Determined to be in all ways the complete tourist, I took a rough preliminary survey of Montreal in an 'observation-car.' It was a large motor-wagonette, from which everything in Montreal could be seen in two hours. We were a most fortuitous band of twenty, who had elected so to see it. Our guide addressed us from the front through a small megaphone, telling us what everything was, what we were to be interested in, what to overlook, what to admire. He seemed the exact type of a spiritual pastor and master, shepherding his stolid and perplexed flock on a regulated path through the dust and clatter of the world. And the great hollow device out of which our instruction proceeded was so perfectly a blind mouth. I had never understood Lycidas before. We were sheepish enough, and fairly hungry. However, we were excellently fed. "On the right, ladies and gentlemen, is the Bank of Montreal; on the left the Presbyterian Church of St Andrew's; on the right, again, the well-designed residence of Sir Blank Blank; further on, on the same side, the Art Museum...." The outcome of it all was a vague general impression that Montreal consists of banks and churches. The people of this city spend much of their time in laying up their riches in this world or the next. Indeed, the British part of Montreal is dominated by the Scotch race; there is a Scotch spirit sensible in the whole place. The rather narrow, rather gloomy streets, the solid, square, grey, aggressively prosperous buildings, the general greyness of the city, the air of dour prosperity. Even the Canadian habit of loading the streets with heavy telephone wires, supported by frequent black poles, seemed to increase the atmospheric resemblance to Glasgow.

But besides all this there is a kind of restraint in the air, due, perhaps, to a state of affairs which, more than any other, startles the ordinary ignorant English visitor. The average man in England has an idea of Canada as a young-eyed daughter State, composed of millions of wheat-growers and backwoodsmen of British race. It surprises him to learn that more than a quarter of the population is of French descent, that many of them cannot speak English, that they control a province, form the majority in the biggest city in Canada, and are a perpetual complication in the national politics. Even a stranger who knows this is startled at the complete separateness of the two races. Inter-marriage is very rare. They do not meet socially; only on business, and that not often. In the same city these two communities dwell side by side, with different traditions, different languages, different ideals, without sympathy or comprehension. The French in Canada are entirely devoted to—some say under the thumb of—the Roman Catholic Church. They seem like a piece of the Middle Ages, dumped after a trans-secular journey into a quite uncompromising example of our commercial time. Some of their leaders are said to have dreams of a French Republic—or theocracy—on the banks of the St Lawrence. How this, or any other, solution of the problem is to come about, no man knows. Racial difficulties are the most enduring of all. The French and British in Canada seem to have behaved with quite extraordinary generosity and kindliness towards each other. No one is to blame. But it is not in human nature that two communities should live side by side, pretending they are one, without some irritation and mutual loss of strength. There is no open strife. But 'incidents,' and the memory of incidents, bear continual witness to the truth of the situation. And racial disagreement is at the bottom, often unconsciously, of many political and social movements. Sir Wilfrid Laurier performed a miracle. But no one of French birth will ever again be Premier of Canada.

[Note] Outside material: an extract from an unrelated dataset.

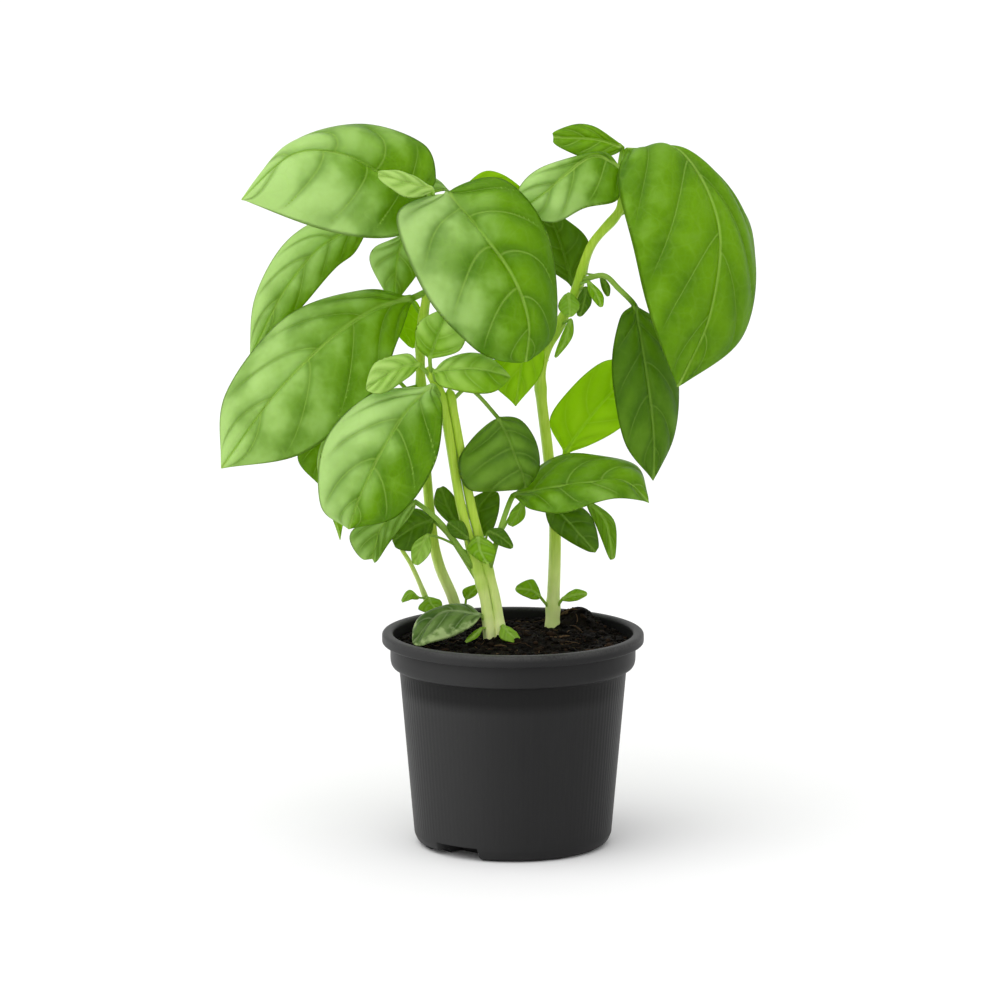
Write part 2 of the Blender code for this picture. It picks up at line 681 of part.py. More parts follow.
def leafFaces(rings):
    """Triangles of a leaf: each one above the blade has its match below, so they can't cross."""
    faces = []
    for low in range(0, 8 * (rings - 1), 8):
        for side in range(8):
            a, b = low + side, low + (side + 1) % 8
            c, d = b + 8, a + 8
            faces += [(a, c, b), (a, d, c)] if side < 4 else [(a, d, b), (b, d, c)]
    faces.append(tuple(range(8)))
    faces.append(tuple(range(8 * rings - 1, 8 * rings - 9, -1)))
    return faces


def makeLeaf(name, leaf):
    """A leaf with its stalk, as one closed solid."""
    rings = leafRings(leaf)
    colour = leafColour
    if "dark" in name or "under" in name:
        colour = darkLeafColour
    if "pale" in name or "young" in name:
        colour = youngLeafColour
    addObject(name, rings.reshape(-1, 3), leafFaces(len(rings)), colour, leafRoughness)


def main():
    for item in list(bpy.data.objects):
        bpy.data.objects.remove(item)
    makePot()
    makeSoil()
    for name, stem in stems.items():
        makeStem(name, stem)
    for name, leaf in leaves.items():
        makeLeaf(name, leaf)


if __name__ == "__main__":
    main()
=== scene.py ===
import math
from functools import cache

import bmesh
import bpy
import numpy as np
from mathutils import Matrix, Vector


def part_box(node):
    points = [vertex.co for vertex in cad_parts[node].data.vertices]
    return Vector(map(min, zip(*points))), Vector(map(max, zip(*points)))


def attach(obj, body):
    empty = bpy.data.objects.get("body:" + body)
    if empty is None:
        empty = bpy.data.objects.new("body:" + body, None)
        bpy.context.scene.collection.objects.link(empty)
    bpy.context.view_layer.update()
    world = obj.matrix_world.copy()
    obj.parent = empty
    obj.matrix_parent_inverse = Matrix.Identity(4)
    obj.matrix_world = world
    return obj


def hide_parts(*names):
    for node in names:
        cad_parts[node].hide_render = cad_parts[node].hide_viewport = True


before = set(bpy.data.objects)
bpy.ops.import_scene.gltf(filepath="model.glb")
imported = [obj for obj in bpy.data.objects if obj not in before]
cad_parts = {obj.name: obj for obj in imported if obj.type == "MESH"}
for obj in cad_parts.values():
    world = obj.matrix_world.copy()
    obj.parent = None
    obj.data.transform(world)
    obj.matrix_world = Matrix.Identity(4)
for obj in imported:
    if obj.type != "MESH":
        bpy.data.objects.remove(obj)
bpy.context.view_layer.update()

millimetre = 0.001
scene = bpy.context.scene
print("frame loaded:", len(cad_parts), "nodes")

# the design's own millimetres are measured from the ground under the pot's middle
potLow, potHigh = (np.array(corner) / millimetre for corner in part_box("pot"))
plantFoot = np.array([(potLow[0] + potHigh[0]) / 2, (potLow[1] + potHigh[1]) / 2, potLow[2]])
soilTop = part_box("soil")[1][2] / millimetre - plantFoot[2]
print("pot foot at", plantFoot.round(2), "soil at", round(soilTop, 2))


class Wire:
    # a socket of a material: sums of wires and numbers add Math nodes

    def __init__(self, tree, socket=None):
        self.tree = tree
        self.socket = socket

    def node(self, kind, settings=(), inputs=(), output=0):
        # any node: its settings first, then a value or a link for each socket
        made = self.tree.nodes.new("ShaderNode" + kind)
        for name, value in dict(settings).items():
            setattr(made, name, value)
        for name, value in dict(inputs).items():
            if isinstance(value, Wire):
                self.tree.links.new(value.socket, made.inputs[name])
            else:
                made.inputs[name].default_value = value
        return Wire(self.tree, made.outputs[output])

    def maths(self, operation, other=None, swap=False):
        # this wire alone, or with another value, which comes first when they are swapped
        values = [self] if other is None else [other, self] if swap else [self, other]
        return self.node("Math", {"operation": operation}, dict(enumerate(values)))

    def __add__(self, other):
        return self.maths("ADD", other)

    def __radd__(self, other):
        return self.maths("ADD", other, swap=True)

    def __sub__(self, other):
        return self.maths("SUBTRACT", other)

    def __rsub__(self, other):
        return self.maths("SUBTRACT", other, swap=True)

    def __mul__(self, other):
        return self.maths("MULTIPLY", other)

    def __rmul__(self, other):
        return self.maths("MULTIPLY", other, swap=True)

    def __truediv__(self, other):
        return self.maths("DIVIDE", other)

    def __rtruediv__(self, other):
        return self.maths("DIVIDE", other, swap=True)

    def __abs__(self):
        return self.maths("ABSOLUTE")

    def parts(self):
        # the three numbers of a vector
        split = self.node("SeparateXYZ", {}, {0: self})
        return [Wire(self.tree, socket) for socket in split.socket.node.outputs]

    def fade(self, start, end):
        # 0 at start, 1 at end, smooth between them; start may be the larger
        return self.node("MapRange", {"interpolation_type": "SMOOTHSTEP"},
                         {"Value": self, "From Min": start, "From Max": end})

    def blend(self, first, second):
        # this wire as the factor between two colours, each a wire or three numbers
        first, second = ((*colour, 1.0) if isinstance(colour, tuple) else colour
                         for colour in (first, second))
        return self.node("Mix", {"data_type": "RGBA"}, {0: self, 6: first, 7: second}, output=2)

    def noise(self, scale, detail):
        # random blotches over this place
        return self.node("TexNoise", {}, {"Vector": self, "Scale": scale, "Detail": detail})

    def upright(self, share):
        # this place squeezed along Z, which draws a pattern out into upright streaks
        return self.node("Mapping", {"vector_type": "POINT"},
                         {"Vector": self, "Scale": (1.0, 1.0, share)})

    def relief(self, strength, depth):
        # this height as a bump
        return self.node("Bump", {}, {"Height": self, "Strength": strength, "Distance": depth})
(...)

Montreal and Eastern Canada suffer from that kind of ill-health which afflicts men who are cases of 'double personality'—debility and spiritual paralysis. The 'progressive' British-Canadian man of commerce is comically desperate of peasants who will not understand that increase of imports and volume of trade and numbers of millionaires are the measures of a city's greatness; and to his eye the Roman Catholic Church, with her invaluable ally Ignorance, keeps up her incessant war against the general good of the community of which she is part. So things remain.

I made my investigations in Montreal. I have to report that the Discobolus[1] is very well, and, nowadays, looks the whole world in the face, almost quite unabashed. West of Montreal, the country seems to take on a rather more English appearance. There is still a French admixture. But the little houses are not purely Gallic, as they are along the Lower St Lawrence; and once or twice I detected real hedges.

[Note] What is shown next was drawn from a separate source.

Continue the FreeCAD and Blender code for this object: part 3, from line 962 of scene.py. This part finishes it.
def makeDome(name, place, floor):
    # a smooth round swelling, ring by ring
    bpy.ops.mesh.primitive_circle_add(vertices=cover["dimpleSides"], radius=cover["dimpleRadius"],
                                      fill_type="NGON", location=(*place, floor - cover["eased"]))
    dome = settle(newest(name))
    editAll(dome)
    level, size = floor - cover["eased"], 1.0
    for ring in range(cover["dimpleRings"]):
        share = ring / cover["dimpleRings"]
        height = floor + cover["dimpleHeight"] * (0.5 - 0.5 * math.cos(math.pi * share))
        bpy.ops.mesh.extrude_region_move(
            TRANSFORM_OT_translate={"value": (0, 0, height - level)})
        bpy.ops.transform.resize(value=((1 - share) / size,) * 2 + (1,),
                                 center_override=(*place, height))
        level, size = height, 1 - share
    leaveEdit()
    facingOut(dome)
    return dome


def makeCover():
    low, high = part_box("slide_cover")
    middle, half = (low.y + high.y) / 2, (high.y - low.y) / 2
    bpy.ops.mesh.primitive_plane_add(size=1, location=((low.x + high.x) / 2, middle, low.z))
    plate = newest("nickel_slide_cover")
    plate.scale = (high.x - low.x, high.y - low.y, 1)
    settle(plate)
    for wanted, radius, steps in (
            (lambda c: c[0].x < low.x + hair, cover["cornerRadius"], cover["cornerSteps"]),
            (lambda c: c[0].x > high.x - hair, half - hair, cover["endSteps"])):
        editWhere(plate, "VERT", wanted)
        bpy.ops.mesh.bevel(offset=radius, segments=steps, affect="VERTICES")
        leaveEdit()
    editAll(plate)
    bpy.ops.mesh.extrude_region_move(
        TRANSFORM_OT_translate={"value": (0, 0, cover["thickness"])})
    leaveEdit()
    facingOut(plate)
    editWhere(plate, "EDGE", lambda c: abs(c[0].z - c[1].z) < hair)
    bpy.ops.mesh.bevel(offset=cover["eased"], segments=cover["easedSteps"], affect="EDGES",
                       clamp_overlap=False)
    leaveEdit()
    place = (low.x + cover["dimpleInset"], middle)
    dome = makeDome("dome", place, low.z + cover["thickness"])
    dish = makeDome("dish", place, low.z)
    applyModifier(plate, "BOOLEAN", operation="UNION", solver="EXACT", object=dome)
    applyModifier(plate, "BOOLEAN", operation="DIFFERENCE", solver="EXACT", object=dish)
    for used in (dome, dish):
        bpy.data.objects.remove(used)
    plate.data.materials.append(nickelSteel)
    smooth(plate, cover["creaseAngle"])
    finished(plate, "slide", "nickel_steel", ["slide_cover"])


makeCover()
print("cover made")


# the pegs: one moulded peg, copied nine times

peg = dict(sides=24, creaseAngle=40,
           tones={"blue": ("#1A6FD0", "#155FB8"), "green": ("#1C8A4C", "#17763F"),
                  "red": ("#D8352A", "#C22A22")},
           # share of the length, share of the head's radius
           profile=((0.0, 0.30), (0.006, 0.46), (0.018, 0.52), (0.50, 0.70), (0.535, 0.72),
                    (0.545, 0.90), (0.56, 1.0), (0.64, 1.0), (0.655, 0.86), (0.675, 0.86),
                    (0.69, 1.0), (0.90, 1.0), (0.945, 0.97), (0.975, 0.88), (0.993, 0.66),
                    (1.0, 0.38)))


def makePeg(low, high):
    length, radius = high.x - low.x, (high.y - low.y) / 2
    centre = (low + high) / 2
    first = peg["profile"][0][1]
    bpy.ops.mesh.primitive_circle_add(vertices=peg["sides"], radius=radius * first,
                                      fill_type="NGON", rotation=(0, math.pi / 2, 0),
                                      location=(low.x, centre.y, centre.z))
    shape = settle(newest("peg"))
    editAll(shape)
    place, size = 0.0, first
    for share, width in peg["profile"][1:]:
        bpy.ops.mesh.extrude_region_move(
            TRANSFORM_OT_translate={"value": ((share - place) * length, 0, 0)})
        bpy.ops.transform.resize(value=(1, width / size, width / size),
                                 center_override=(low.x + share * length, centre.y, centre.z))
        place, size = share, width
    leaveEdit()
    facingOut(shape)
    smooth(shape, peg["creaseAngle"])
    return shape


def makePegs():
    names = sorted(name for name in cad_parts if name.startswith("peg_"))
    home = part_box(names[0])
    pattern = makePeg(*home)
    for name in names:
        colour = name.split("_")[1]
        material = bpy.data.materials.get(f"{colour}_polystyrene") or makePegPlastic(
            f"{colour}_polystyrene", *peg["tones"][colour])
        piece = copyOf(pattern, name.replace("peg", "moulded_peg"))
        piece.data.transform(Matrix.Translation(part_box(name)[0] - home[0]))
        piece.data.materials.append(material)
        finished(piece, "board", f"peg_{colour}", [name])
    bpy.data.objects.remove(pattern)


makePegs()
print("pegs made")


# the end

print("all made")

Ottawa came as a relief after Montreal. There is no such sense of strain and tightness in the atmosphere. The British, if not greatly in the majority, are in the ascendency; also, the city seems conscious of other than financial standards, and quietly, with dignity, aware of her own purpose. The Canadians, like the Americans, chose to have for their capital a city which did not lead in population or in wealth. This is particularly fortunate in Canada, an extremely individualistic country, whose inhabitants are only just beginning to be faintly conscious of their nationality. Here, at least, Canada is more than the Canadian. A man desiring to praise Ottawa would begin to do so without statistics of wealth and the growth of population; and this can be said of no other city in Canada except Quebec. Not that there are not immense lumber-mills and the rest in Ottawa. But the Government farm, and the Parliament buildings, are more important. Also, although the 'spoils' system obtains a good deal in this country, the nucleus of the Civil Service is much the same as in England; so there is an atmosphere of Civil Servants about Ottawa, an atmosphere of safeness and honour and massive buildings and well-shaded walks. After all, there is in the qualities of Civility and Service much beauty, of a kind which would adorn Canada.

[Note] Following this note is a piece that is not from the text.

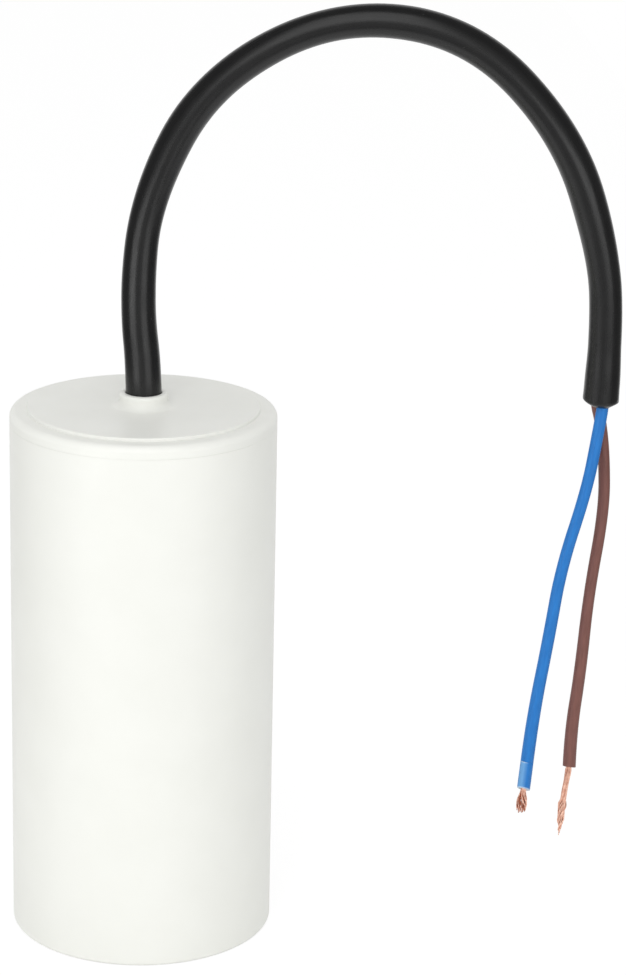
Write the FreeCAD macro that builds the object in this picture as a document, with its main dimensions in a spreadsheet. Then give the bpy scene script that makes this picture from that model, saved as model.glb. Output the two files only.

Parliament Buildings stand finely on a headland of cliff some 160 feet above the river. There are gardens about them; and beneath, the wooded rocks go steeply down to the water. It is a position of natural boldness and significance. The buildings were put up in the middle of last century, an unfortunate period. But they have dignity, especially of line; and when evening hides their colour, and the western sky and the river take on the lovely hues of a Canadian sunset, and the lights begin to come out in the city, they seem to have the majesty and calm of a natural crown of the river-headland. The Government have bought the ground along the cliff for half a mile on either side, and propose to build all their offices there. So, in the end, if they build well, the river-front at Ottawa will be a noble sight. And—just to show that it is Canada, and not Utopia—the line of national buildings will always be broken by an expensive and superb hotel the Canadian Pacific Railway has been allowed to erect on the twin and neighbouring promontory to that of the Houses of Parliament.

The streets of Ottawa are very quiet, and shaded with trees. The houses are mostly of that cool, homely, wooden kind, with verandahs, on which, or on the steps, the whole family may sit in the evening and observe the passers-by. This is possible for both the rich and the poor, who live nearer each other in Ottawa than in most cities. In general there is an air of civilisation, which extends even over the country round. But in the country you see little signs, a patch of swamp, or thickets of still untouched primæval wood, which remind you that Europeans have not long had this land. I was taken in a motor-car some twenty miles or more over the execrable roads round here, to a lovely little lake in the hills north-west of Ottawa. We went by little French villages and fields at first, and then through rocky, tangled woods of birch and poplar, rich with milk-weed and blue cornflowers, and the aromatic thimble-berry blossom, and that romantic, light, purple-red flower which is called fireweed, because it is the first vegetation to spring up in the prairie after a fire has passed over, and so might be adopted as the emblematic flower of a sense of humour. They told me, casually, that there was nothing but a few villages between me and the North Pole. It is probably true of several commonly frequented places in this country. But it gives a thrill to hear it.

But what Ottawa leaves in the mind is a certain graciousness—dim, for it expresses a barely materialised national spirit—and the sight of kindly English-looking faces, and the rather lovely sound of the soft Canadian accent in the streets.

  1. See Samuel Butler's poem, "Oh God! oh Montreal!"—Ed.